I'll take the book if you still have it.
Thanks for your generosity with it. Please email me and I will provide you with my address.
Hi, Matt. Sorry for the slow response. I don't have your e-mail address but it really doesn't matter, as the book seems to have been spirited away by one of my (adult) children. I'm thinking she probably figured out that I'm not worthy of it and won't be in any big hurry to return it.
The differences in opinion may be a generational thing. What I loved about the book was that it gave me hope that my Christianity still has relevance and meaning in an increasingly post-modern and ideologically divided world. I'm in my early 20's and I find it frustrating that my only options seem to be unreservedly accepting an anti-intellectual, narrow and inwards focused church or coming across as an angry, bitter cynic; in contrast I found Irresistible revolution’s message that authentic and practical alternatives exist incredibly encouraging.
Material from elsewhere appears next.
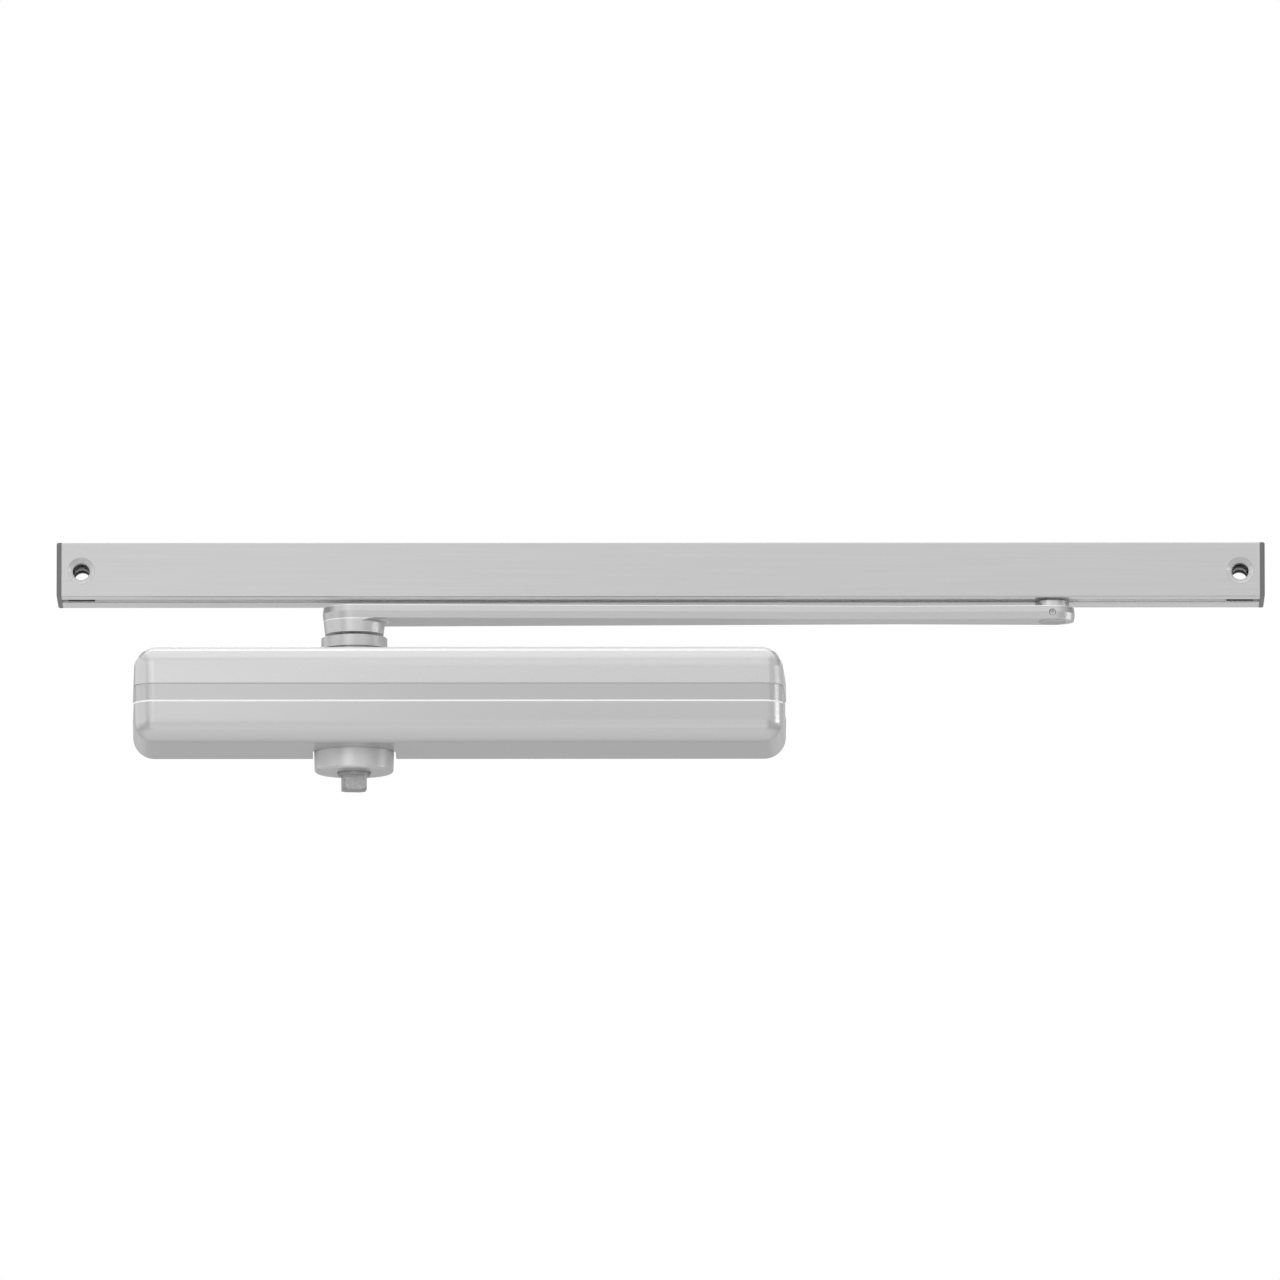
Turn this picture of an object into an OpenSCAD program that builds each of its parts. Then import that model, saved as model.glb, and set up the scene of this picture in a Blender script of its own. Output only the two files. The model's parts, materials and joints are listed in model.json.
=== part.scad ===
// Surface-mounted door closer with a one-piece slide arm and a track rail.
// Frame: origin at the centre of the body's screw pattern on the door face,
// +X along the cover, +Y into the door, +Z up.  "Depth" is the distance out
// from the door face, so a point at depth d lies at y = -d.

/* [Cover] */
// Length of the cover along its open back edge
cover_length = 301.2; // [296:0.2:306]
// Height of the cover
cover_height = 44.5; // [44:0.5:48]
// Distance from the door face to the cover's front
cover_projection = 61; // [60:0.5:66]
// How much narrower each end is at the front than at the back
cover_end_draft = 1.4; // [0.5:0.1:2]
// Radius of the outer edges and corners
cover_edge_r = 10; // [8:0.5:12]
// How far each half of the front and ends leans back from the band, in degrees
cover_lean = 1.2; // [0.5:0.1:2]
// Wall thickness of the moulding
cover_wall = 2.5; // [2:0.1:2.5]
// Gap between the door face and the cover's back edge
cover_back_gap = 1.5; // [1:0.5:2]
// Width of the recessed band round the front and ends
band_width = 8.7; // [6:0.1:12]
// Depth of the recessed band
band_depth = 0.45; // [0.2:0.05:0.8]
// Width of the slots that clear the spindle bosses
boss_slot_width = 38.3; // [38:0.1:39]

/* [Body] */
// Distance of the spindle axis from the middle of the body
spindle_offset = 48.3; // [46:0.1:50]
// Depth of the spindle axis
spindle_depth = 20.5; // [20:0.1:21]
// Depth of the piston bore axis
bore_depth = 32; // [31.5:0.1:32]
// Diameter of the piston bore
bore_d = 30; // [30:0.5:30.5]
// Outer diameter of the cylinder
cylinder_d = 38.5; // [38:0.1:39]
// Length of the cylinder
cylinder_length = 208; // [206:1:210]
// Distance between the left and right mounting holes
body_hole_spacing_x = 230; // [228:1:236]
// Distance between the upper and lower mounting holes
body_hole_spacing_z = 19; // [18:0.5:20]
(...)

I’d imagine Martha that your experience and perception of church would be quite different to mine. From your description of your ministry it appears that, unlike me and many other Christians my age, you’ve already found authentic and practical ways to live out Jesus’ command to love God and love other people. That may explain your reaction to the book. Personally I feel that rather than Claiborne only advocating a very public, dramatic Christianity, his message is that we should be doing something with our faith other than hellfire evangelism, and, astonishingly, alternatives do exist!
If this is Claiborne's argument and its implications did not come as a suprise to you i'm not surpised the book didn't end up on your bookshelf :)
Thanks for the comments, Jono. I appreciate your perspective. I don't know that I have the "love God, love others" lifestyle completely figured out, but I certainly find no lack of opportunity to work on it. And what joy there is in the journey. I pray that you also are finding this to be the case.